The 3.3-acre site will be home to hundreds of Metro employees.
By James Cullum
ALEXANDRIA,VA- Alexandria’s restaurants in the Carlyle area are about to get a little busier. The Alexandria City Council on July 9 voted 4-3 in favor of a new 14-story office building for the Virginia headquarters of the Washington Metropolitan Area Transit Authority. The vote over the use of the 3-acre site on Mill Road near Eisenhower Ave. was surprisingly close, as Councilors John Taylor Chapman, Mo Seifeldein, and Amy Jackson voted against the Metro proposal after Council agreed to remove conditions to provide funding for affordable housing and Capital Bikeshare.
Alexandria Mayor Justin Wilson said that he could find no better use for the currently underutilized area.
“I am excited about this use,” Wilson said. “I think this is a property that would have not been developed in any way at any time.”
The 14-story, 409,000 square foot office building will have an above ground parking garage and on-site parking that will accommodate 218 vehicles. The buildings will be able to accommodate between 300 to 1,000 employees. The parking garage will take up the first four floors of the building, with the lobby on the first floor. The remaining 10 floors will be office space. Additionally, public art will be displayed on the site.
Metro Board Chair Paul Smedberg, who is a former longtime member of the Alexandria City Council, was at the meeting and briefly spoke to Council in City Hall.
“I really do feel there is an awful lot of benefit to this for the city,” Smedberg told Council. “For a decade now we’ve been talking about better balancing residential versus commercial development, and here is a great opportunity to bring hundreds of jobs, and it will be hundreds, here.”
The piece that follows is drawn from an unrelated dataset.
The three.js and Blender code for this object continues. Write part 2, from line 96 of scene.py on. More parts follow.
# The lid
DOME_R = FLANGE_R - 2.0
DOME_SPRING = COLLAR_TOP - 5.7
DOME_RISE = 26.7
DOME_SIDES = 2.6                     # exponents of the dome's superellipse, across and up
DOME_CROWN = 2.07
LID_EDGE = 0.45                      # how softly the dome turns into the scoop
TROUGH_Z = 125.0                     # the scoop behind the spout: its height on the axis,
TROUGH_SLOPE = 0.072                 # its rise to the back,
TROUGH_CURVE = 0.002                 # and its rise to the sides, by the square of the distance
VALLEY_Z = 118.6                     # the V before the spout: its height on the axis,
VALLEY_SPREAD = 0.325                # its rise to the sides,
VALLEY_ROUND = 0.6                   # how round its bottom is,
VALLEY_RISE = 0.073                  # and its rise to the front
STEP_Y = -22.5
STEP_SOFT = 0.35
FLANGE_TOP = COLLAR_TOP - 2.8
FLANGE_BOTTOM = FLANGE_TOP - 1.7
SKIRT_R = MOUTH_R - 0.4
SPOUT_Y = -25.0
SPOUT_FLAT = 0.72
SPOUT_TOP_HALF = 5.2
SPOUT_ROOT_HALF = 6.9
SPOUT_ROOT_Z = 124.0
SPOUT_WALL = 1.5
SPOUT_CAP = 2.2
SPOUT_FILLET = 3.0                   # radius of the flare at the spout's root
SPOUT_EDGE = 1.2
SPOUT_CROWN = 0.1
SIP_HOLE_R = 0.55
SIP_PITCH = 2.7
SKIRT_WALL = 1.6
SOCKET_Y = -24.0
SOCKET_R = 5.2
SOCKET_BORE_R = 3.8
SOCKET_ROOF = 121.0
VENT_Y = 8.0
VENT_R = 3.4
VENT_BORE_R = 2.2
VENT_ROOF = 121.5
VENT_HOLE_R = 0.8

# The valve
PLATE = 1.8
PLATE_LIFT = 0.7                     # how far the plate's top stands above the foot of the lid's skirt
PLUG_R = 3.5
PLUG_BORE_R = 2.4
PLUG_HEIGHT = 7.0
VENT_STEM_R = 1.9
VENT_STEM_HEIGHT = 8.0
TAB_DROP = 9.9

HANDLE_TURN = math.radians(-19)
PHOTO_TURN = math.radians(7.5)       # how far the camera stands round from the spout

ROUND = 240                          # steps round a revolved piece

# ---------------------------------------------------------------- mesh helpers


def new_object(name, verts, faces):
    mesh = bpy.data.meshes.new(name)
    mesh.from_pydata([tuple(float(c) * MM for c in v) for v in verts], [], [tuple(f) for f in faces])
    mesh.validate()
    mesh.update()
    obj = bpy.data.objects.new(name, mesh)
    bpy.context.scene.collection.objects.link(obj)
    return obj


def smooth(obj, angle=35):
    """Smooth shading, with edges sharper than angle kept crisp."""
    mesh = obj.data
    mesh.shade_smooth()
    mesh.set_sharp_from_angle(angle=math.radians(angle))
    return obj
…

Alexandria City Councilor John Chapman didn’t support the proposal over the transit authority’s refusal to not pay $650,000 for affordable housing or contribute toward Capital Bikeshare as development conditions.
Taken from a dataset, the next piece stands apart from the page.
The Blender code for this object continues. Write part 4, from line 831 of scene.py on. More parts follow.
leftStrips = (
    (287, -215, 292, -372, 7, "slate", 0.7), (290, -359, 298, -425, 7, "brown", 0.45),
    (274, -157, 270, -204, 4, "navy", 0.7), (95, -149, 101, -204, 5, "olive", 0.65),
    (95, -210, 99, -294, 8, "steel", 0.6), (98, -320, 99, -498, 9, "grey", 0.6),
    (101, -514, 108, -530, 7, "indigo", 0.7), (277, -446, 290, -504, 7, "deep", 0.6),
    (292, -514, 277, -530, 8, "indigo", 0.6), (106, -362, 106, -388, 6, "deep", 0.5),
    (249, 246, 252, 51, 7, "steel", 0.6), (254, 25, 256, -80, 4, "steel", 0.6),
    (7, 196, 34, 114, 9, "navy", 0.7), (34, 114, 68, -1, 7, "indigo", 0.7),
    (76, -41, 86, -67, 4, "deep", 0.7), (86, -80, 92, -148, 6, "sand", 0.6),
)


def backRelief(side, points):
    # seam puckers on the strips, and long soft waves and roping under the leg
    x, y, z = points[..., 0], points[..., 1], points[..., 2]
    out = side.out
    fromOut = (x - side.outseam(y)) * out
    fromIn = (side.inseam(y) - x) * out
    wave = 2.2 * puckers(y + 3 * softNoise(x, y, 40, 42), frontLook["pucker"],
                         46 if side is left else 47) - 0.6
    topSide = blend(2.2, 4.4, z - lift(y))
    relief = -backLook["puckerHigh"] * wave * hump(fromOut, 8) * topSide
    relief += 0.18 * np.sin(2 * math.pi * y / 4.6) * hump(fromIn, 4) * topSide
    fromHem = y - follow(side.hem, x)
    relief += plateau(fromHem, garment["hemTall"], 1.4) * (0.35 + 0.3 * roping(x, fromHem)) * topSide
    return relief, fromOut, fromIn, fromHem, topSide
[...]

“I will not be supporting this motion,” Chapman said. “I want that to be very clear for every jurisdiction – if it’s possible in writing in a board meeting, so everybody knows going forward that even if state mandated that they have to give contributions, WMATA can’t participate.”
Nina Albert, WMATA’s vice president of real estate and parking, said that Metro is not legally able to contribute to other jurisdictions.
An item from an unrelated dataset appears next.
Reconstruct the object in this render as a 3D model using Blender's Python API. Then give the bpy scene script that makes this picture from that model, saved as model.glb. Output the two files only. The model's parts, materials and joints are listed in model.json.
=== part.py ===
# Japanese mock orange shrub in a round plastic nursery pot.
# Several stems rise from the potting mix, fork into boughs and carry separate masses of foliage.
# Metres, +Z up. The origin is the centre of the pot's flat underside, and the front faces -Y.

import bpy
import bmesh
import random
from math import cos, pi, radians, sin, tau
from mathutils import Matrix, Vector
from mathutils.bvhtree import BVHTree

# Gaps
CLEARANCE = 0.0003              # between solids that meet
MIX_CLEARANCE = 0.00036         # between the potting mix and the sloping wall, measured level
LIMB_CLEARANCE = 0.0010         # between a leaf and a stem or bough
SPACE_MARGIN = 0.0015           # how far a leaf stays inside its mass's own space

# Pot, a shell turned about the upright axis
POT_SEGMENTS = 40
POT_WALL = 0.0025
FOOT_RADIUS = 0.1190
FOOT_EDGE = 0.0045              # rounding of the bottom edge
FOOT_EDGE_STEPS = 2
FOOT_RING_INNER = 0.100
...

Metro gets its funding from multiple federal granting sources, and we are subsidized by the governments of this region, including the City of Alexandria. Metro is not legally able to use its federal grant funds towards contributions or donations, and we may not use the regional partners’ funding or subsidies towards non-transit goals. We are a public entity with a singular purpose, and much like a school whose mission it is to educate children, or a public utility, Metro’s mission is to provide transit services to the region and the funding we receive must be utilized toward that end.”
WMATA, chose the site within the Eisenhower Station neighborhood as part of Metro’s regional office consolidation plan. There will also be a new office building in Prince George’s County, Maryland, and the relocation of its existing headquarters at 600 5th Street, NW, to a site near L’Enfant Plaza in Washington, D.C.